Topical Nifedipine for Swelling and Pain
Nifedipine belongs to a class of drugs that relax smooth muscle by blocking calcium channels. When compounded into a topical ointment (typically at 0.3% combined with 1.5% lidocaine), it reduces anal sphincter pressure and improves blood flow to the area, which helps with both pain and healing. It has demonstrated effectiveness for hemorrhoid-related pain relief.
The catch is that no commercially manufactured nifedipine ointment exists for rectal use. It has to be made by a compounding pharmacy, which means availability varies by location and your insurance may not cover it. Diltiazem, another calcium channel blocker, is sometimes compounded at 2% concentration for similar off-label use. Both are options your doctor might consider when standard creams haven’t worked, particularly for hemorrhoids complicated by significant sphincter spasm.
Oral Flavonoid Supplements
Flavonoid-based oral supplements occupy an interesting middle ground. They’re available without a prescription in many countries, though in some regions they’re classified as prescription medications. The most studied formulation is micronized purified flavonoid fraction, sold under brand names like Daflon. These supplements strengthen vein walls and improve blood flow in small vessels, which addresses the underlying vascular problem that causes hemorrhoids.
For an acute hemorrhoid flare, the dosing is front-loaded: three 1,000 mg tablets daily for the first four days, then two tablets daily for the next three days. Clinical guidelines note that flavonoids appear to reduce itching, bleeding, discharge, and leakage. They won’t shrink a large prolapsed hemorrhoid, but for recurrent bleeding or persistent low-grade symptoms, they can make a meaningful difference when added to other treatments.
How Doctors Choose Between Options
The prescription your doctor selects depends largely on which symptom dominates. If itching and mild swelling are the main issues, a hydrocortisone-lidocaine combination is the typical first step. If you have a thrombosed external hemorrhoid with sharp, constant pain, nitroglycerin or nifedipine ointment may be more appropriate because they address the sphincter spasm and vascular congestion driving that pain. If bleeding is the primary concern, oral flavonoids may be recommended alongside topical treatments.

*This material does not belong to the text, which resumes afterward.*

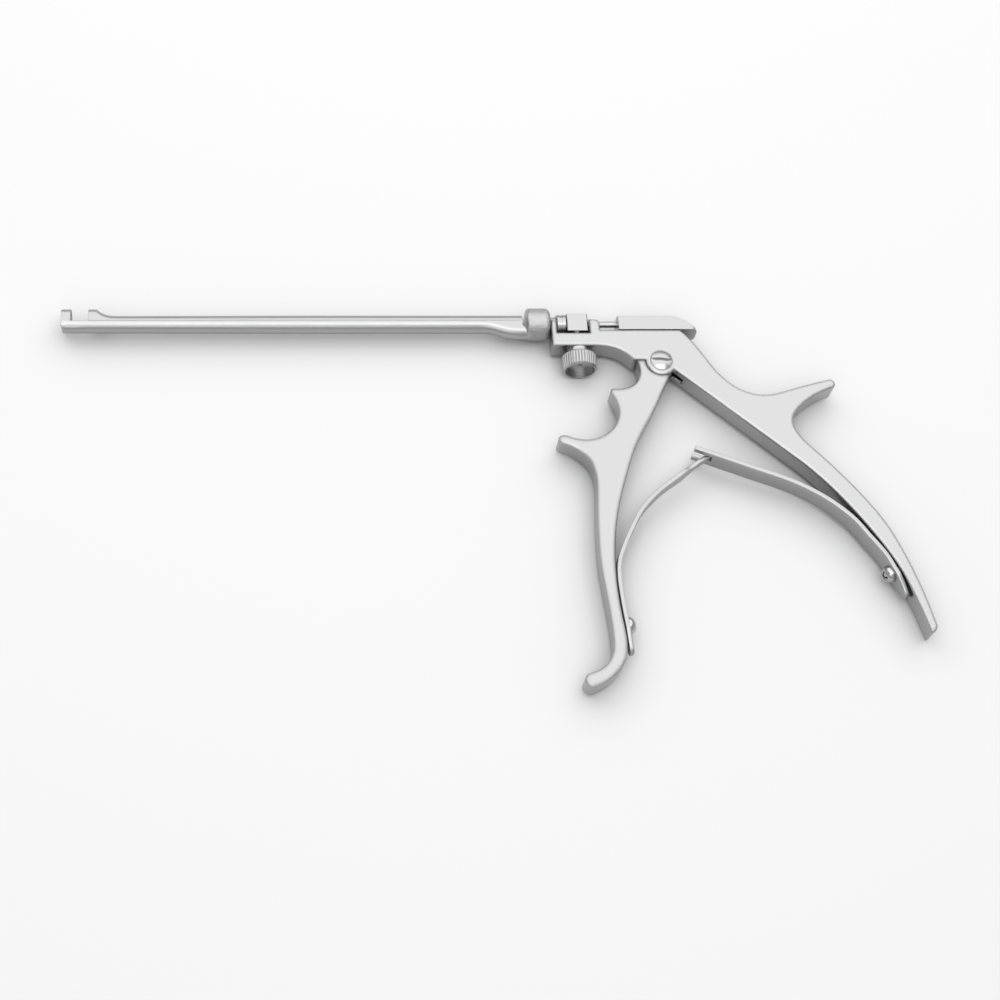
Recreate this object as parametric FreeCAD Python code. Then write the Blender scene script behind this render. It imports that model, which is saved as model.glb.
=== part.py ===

For grade III and IV hemorrhoids, prescription creams and ointments serve mainly as bridges to a procedure. They manage symptoms while you prepare for something more definitive, whether that’s rubber band ligation, infrared coagulation, or surgical excision. Medications alone rarely resolve hemorrhoids that have reached the point of permanent prolapse.
What to Expect From Prescription Treatment
Most prescription hemorrhoid medications provide noticeable relief within the first few days. Topical lidocaine takes about an hour to reach full numbing effect after application. Steroid-based creams typically reduce swelling and itching within two to three days. Nitroglycerin works faster for pain but comes with that headache trade-off that affects a substantial number of users.
No prescription cream cures hemorrhoids permanently. These medications control symptoms while the underlying swollen tissue heals, or while you make the dietary and behavioral changes (more fiber, adequate water, avoiding straining) that prevent recurrence. If you find yourself needing repeated courses of prescription treatment, that’s usually a signal to discuss procedural options with your doctor rather than continuing to cycle through medications.